Biological matrix is diluted in buffer and incubated in microtiter wells coated with monoclonal antibody bound to recombinant Dengue antigen (DENRA) and normal cellular antigen (NCA) separately. Wells are then treated with a human IgG-specific monoclonal antibody labeled with horseradish peroxidase. After a second incubation, the wells are incubated with tetramethylbenzidine. An acidic stopping solution is then added and the degree of enzymatic turnover of the substrate is measured by absorbance at 450 nanometers. The ratio of each sample's paired DENRA and NCA absorbances are used to calculate the Immune Status Ratio (ISR). Compared to threshold points, the ISR value determines whether antibodies to Dengue virus are present. This test has been cleared or approved for diagnostic use by the U.S. Food and Drug Administration.

Specificity

Serological cross-reactivity across the flavivirus group is common. Certain sera from patients infected with Japanese Encephalitis, West Nile, and/or Saint Louis Viruses may give false positive results.

Assay Range

Less than 1.65 ISR: Negative - No significant level of detectable dengue fever virus IgM antibody.

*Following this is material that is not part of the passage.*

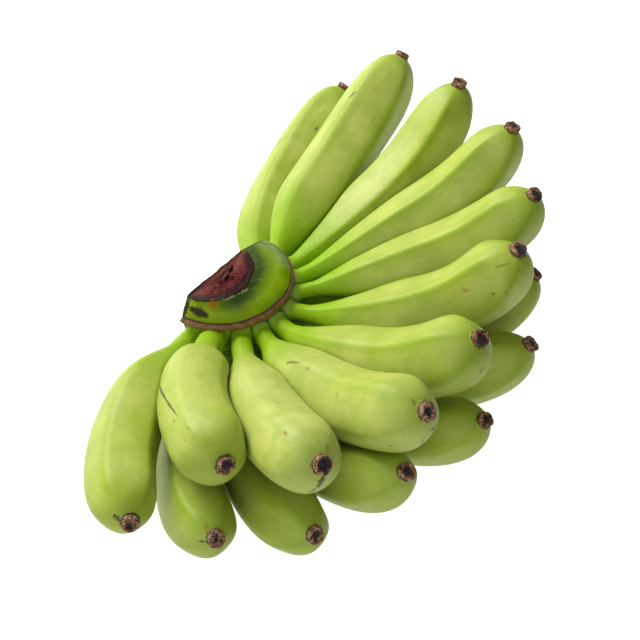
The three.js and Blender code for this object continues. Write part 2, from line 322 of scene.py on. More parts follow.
class Wiring:
    """Adds nodes to one node tree and joins them."""

    def __init__(self, tree: bpy.types.NodeTree) -> None:
        """Keeps the tree that the nodes go into."""
        self.tree = tree

    def node(self, kind: str, **settings: object) -> bpy.types.Node:
        """Adds a node of a kind and sets its own properties."""
        made = self.tree.nodes.new(kind)
        for name, value in settings.items():
            setattr(made, name, value)
        return made

    def feed(self, socket: Socket, value: object) -> None:
        """Links a socket into another one, or sets its plain value.

        Args:
            socket: The input.
            value: An output socket, a number, a colour or a vector.
        """
        if isinstance(value, bpy.types.NodeSocket):
            self.tree.links.new(value, socket)
        elif isinstance(value, (int, float)):
            socket.default_value = value
        else:
            wide = list(value)
            wants = len(socket.default_value)
            socket.default_value = (wide + [1.0])[:wants] if wants > len(wide) else wide

    def math(self, operation: str, first: object, second: object = 0.0, third: object = 0.0,
             clamp: bool = False) -> Socket:
        """One Math node.

        Args:
            operation: Its operation.
            first: First input.
            second: Second input.
            third: Third input, where the operation has one.
            clamp: Whether the result is held between 0 and 1.

        Returns:
            Its value.
        """
        made = self.node("ShaderNodeMath", operation=operation, use_clamp=clamp)
        for socket, value in zip(made.inputs, (first, second, third)):
            self.feed(socket, value)
        return made.outputs[0]

    def vector(self, operation: str, first: object, second: object = (0, 0, 0),
               scale: object = 1.0) -> bpy.types.Node:
        """One Vector Math node.

        Args:
            operation: Its operation.
            first: First vector.
            second: Second vector.
            scale: The factor of a SCALE operation.

        Returns:
            The node, whose outputs are Vector and Value.
        """
        made = self.node("ShaderNodeVectorMath", operation=operation)
        self.feed(made.inputs[0], first)
        self.feed(made.inputs[1], second)
        if operation == "SCALE":
            self.feed(made.inputs["Scale"], scale)
        return made

    def step(self, value: object, low: object, high: object, start: float = 0.0,
             finish: float = 1.0) -> Socket:
        """A smooth step of a value between two bounds.

        Args:
            value: The value.
            low: Lower bound.
            high: Upper bound.
            start: What the lower bound gives.
            finish: What the upper bound gives.

        Returns:
            The stepped value.
        """
        made = self.node("ShaderNodeMapRange", interpolation_type="SMOOTHSTEP")
        for name, entry in (("Value", value), ("From Min", low), ("From Max", high),
                            ("To Min", start), ("To Max", finish)):
            self.feed(made.inputs[name], entry)
        return made.outputs["Result"]

    def mix(self, share: object, first: object, second: object) -> Socket:
        """Mixes two colours.

        Args:
            share: How much of the second one.
            first: First colour.
            second: Second colour.

        Returns:
            The mixed colour.
        """
        made = self.node("ShaderNodeMix", data_type="RGBA")
        self.feed(made.inputs["Factor"], share)
        self.feed(made.inputs["A"], first)
        self.feed(made.inputs["B"], second)
        return next(entry for entry in made.outputs if entry.type == "RGBA")

    def times(self, first: object, second: object) -> Socket:
        """The product of two values."""
        return self.math("MULTIPLY", first, second)

    def plus(self, first: object, second: object) -> Socket:
        """The sum of two values."""
        return self.math("ADD", first, second)

    def minus(self, first: object, second: object) -> Socket:
        """The first value less the second."""
        return self.math("SUBTRACT", first, second)

    def fade(self, value: object, band: Band) -> Socket:
        """How far a value is through a band: 0 at its first bound and 1 at its last, which may be the
        lower one."""
        first, last = band
        return self.step(value, first, last) if first < last else self.step(value, last, first, 1.0, 0.0)

    def around_zero(self, noise: object, height: object) -> Socket:
        """Noise from 0 to 1, moved to lie round 0 and made as high as asked."""
        return self.times(self.minus(noise, 0.5), height)

    def tint(self, under: object, over: Tint | Mark, mask: object) -> Socket:
        """Lays a tint's or mark's colour over another one where a mask is."""
        return self.mix(self.times(mask, over.strength), under, over.colour)

    def noise(self, where: Socket, cloud: Cloud) -> Socket:
        """Cloudy noise from 0 to 1, 0.5 on average.

        Args:
            where: Coordinates in metres.
            cloud: Its look.

        Returns:
            The noise value.
        """
        made = self.node("ShaderNodeTexNoise")
        for name, value in (("Vector", where), ("Scale", cloud.scale), ("Detail", cloud.detail),
                            ("Roughness", cloud.rough), ("Distortion", cloud.swirl)):
            self.feed(made.inputs[name], value)
        return made.outputs["Fac"]

    def patches(self, where: Socket, cloud: Cloud) -> Socket:
        """Patches of cloudy noise: how far it is through the cloud's band."""
        return self.fade(self.noise(where, cloud), cloud.band)

    def cells(self, where: Socket, scale: object) -> bpy.types.Node:
        """Cells round scattered middles, whose outputs are the Distance to a middle and a Color.

        Args:
            where: Coordinates in metres.
            scale: Cells in a metre.

        Returns:
            The node.
        """
        made = self.node("ShaderNodeTexVoronoi", feature="F1")
        self.feed(made.inputs["Vector"], where)
        self.feed(made.inputs["Scale"], scale)
        return made

    def stretched(self, where: Socket, scale: tuple[float, float, float]) -> Socket:
        """Coordinates scaled by axis, through a Mapping node."""
        made = self.node("ShaderNodeMapping")
        self.feed(made.inputs["Vector"], where)
        self.feed(made.inputs["Scale"], scale)
        return made.outputs["Vector"]

    def field(self, name: str, vector: bool = False) -> Socket:
        """An attribute of the mesh, as a number or a vector."""
        made = self.node("ShaderNodeAttribute", attribute_name=name)
        return made.outputs["Vector" if vector else "Fac"]

    def place(self) -> Socket:
        """Object coordinates."""
        return self.node("ShaderNodeTexCoord").outputs["Object"]

    def group(self, tree: bpy.types.NodeTree, **values: object) -> bpy.types.Node:
        """Places a node group and sets or links its named inputs.

        Args:
            tree: The group.
            values: Its inputs by name.

        Returns:
            The group's node.
        """
        made = self.node("ShaderNodeGroup")
        made.node_tree = tree
        for name, value in values.items():
            self.feed(made.inputs[name], value)
        return made


def start_group(name: str, inputs: dict[str, str], outputs: dict[str, str]) -> tuple[Wiring, dict, dict]:
    """Begins a shader node group with named sockets.

    Args:
        name: The group's name.
        inputs: Names and kinds of its inputs: Float, Vector or Color.
        outputs: Names and kinds of its outputs.

    Returns:
        The wiring, the sockets that bring the inputs, and the sockets that take the outputs.
    """
    tree = bpy.data.node_groups.new(name, "ShaderNodeTree")
    for direction, sockets in (("INPUT", inputs), ("OUTPUT", outputs)):
        for entry, kind in sockets.items():
            tree.interface.new_socket(entry, in_out=direction, socket_type=f"NodeSocket{kind}")
    wiring = Wiring(tree)
    brings = wiring.node("NodeGroupInput").outputs
    takes = wiring.node("NodeGroupOutput").inputs
    return wiring, {entry: brings[entry] for entry in inputs}, {entry: takes[entry] for entry in outputs}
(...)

1.65-2.84 ISR: Equivocal - Questionable presence of antibodies. Repeat testing in 10-14 days may be helpful.

Greater than 2.84 ISR: Positive - IgM antibody to dengue fever virus detected, which may indicate a current or recent infection.

However, low levels of IgM antibodies may occasionally persist for more than 12 months post-infection.

 

Causes For Rejection

Specimen types other than serum. Grossly lipemic or hemolyzed.

Turnaround Time

2-3 days from receipt of specimen, Monday through Saturday.

Shipping

Lee's Summit Lab: Ship Monday through Friday.
Ship specimens FedEx Priority Overnight® to:

Viracor-IBT Laboratories
1001 NW Technology Dr
Lee's Summit, MO 64086
Ph: (800) 305-5198

Los Angeles Lab: Ship Monday through Friday.
Ship specimens FedEx Priority Overnight® to:

Viracor-IBT Serology
2100 West 3rd Street, Suite 301
Los Angeles, CA 90057
Ph: (213)229-3654

Label Friday shipments with Saturday delivery. All specimens must be labeled with patients name and collection date. A Viracor-IBT test requisition form must accompany each specimen. Multiple tests can be run on one specimen.

Specimen Information

serum

NY approved. Whole blood should be collected in serum tube, allowed to clot for a minimum of 30 minutes, centrifuged and 1 mL serum removed. Serum samples should be frozen immediately (-70°C). Ship frozen in dry ice Monday through Friday.

Disclaimer

Specimens are approved for testing in New York only when indicated in the Specimen Information field above.

The CPT codes provided are based on Viracor-IBT's interpretation of the American Medical Association's Current Procedural Terminology (CPT) codes and are provided for informational purposes only. CPT coding is the sole responsibility of the billing party. Questions regarding coding should be addressed to your local Medicare carrier. Viracor-IBT assumes no responsibility for billing errors due to reliance on the CPT codes illustrated in this material.

References

1. Monath TP . Flaviviruses. In: Fields BN, et al. Fields Virology, 2nd ed. Vol 1, New York: Raven Press, 1990, 763-814.

2. Henchal EA, Putnak JR. The dengue viruses. Clin Microbiol Rev 1990; 3(4):376-96.

3. Effler PV, Halstead SB. Immune enhancement of viral infection. Progress in Allergy 1982; 31:301-64.

4. Halstead SB. Neutralization and antibody-dependent enhancement of dengue viruses. Advances in Virus Research 2003; 60:421-67.

5. Gubler DJ, Dengue and dengue hemorrhagic fever. Clin Microbiol Rev 1998; 11(3):480-496.

6. The Dengue Update, CDC, Vol. 3 No. 1 2011

7. Effler PV, Pang L, Kitsutani P, Vorndam V, Nakata M, Ayers T, Elm J, Tom T, Reiter P, Rigau-Perez JG, Hayes JM, Mills K, Napier M, Clark GG, Gubler DJ; Hawaii Dengue Outbreak Investigation Team. Dengue fever, Hawaii, 2001-2002. Emerg Infect Dis 2005; 11(5):742-8.

8. Innis BL, Nisalak A, Nimmannitya S, Kusalerdchariya S, Chongswasdi V, Suntayakorn S, Puttisri P, Hoke CH. An enzyme linked immunosorbent assay to characterize dengue infections where dengue and Japanese encephalitis co-circulate. Am J Trop Med Hyg 1989; 40: 418–427.

9. World Health Organization. Dengue hemorrhagic fever: diagnosis, treatment, prevention and control, 2nd ed. World Health Organization, Geneva, Switzerland 1997.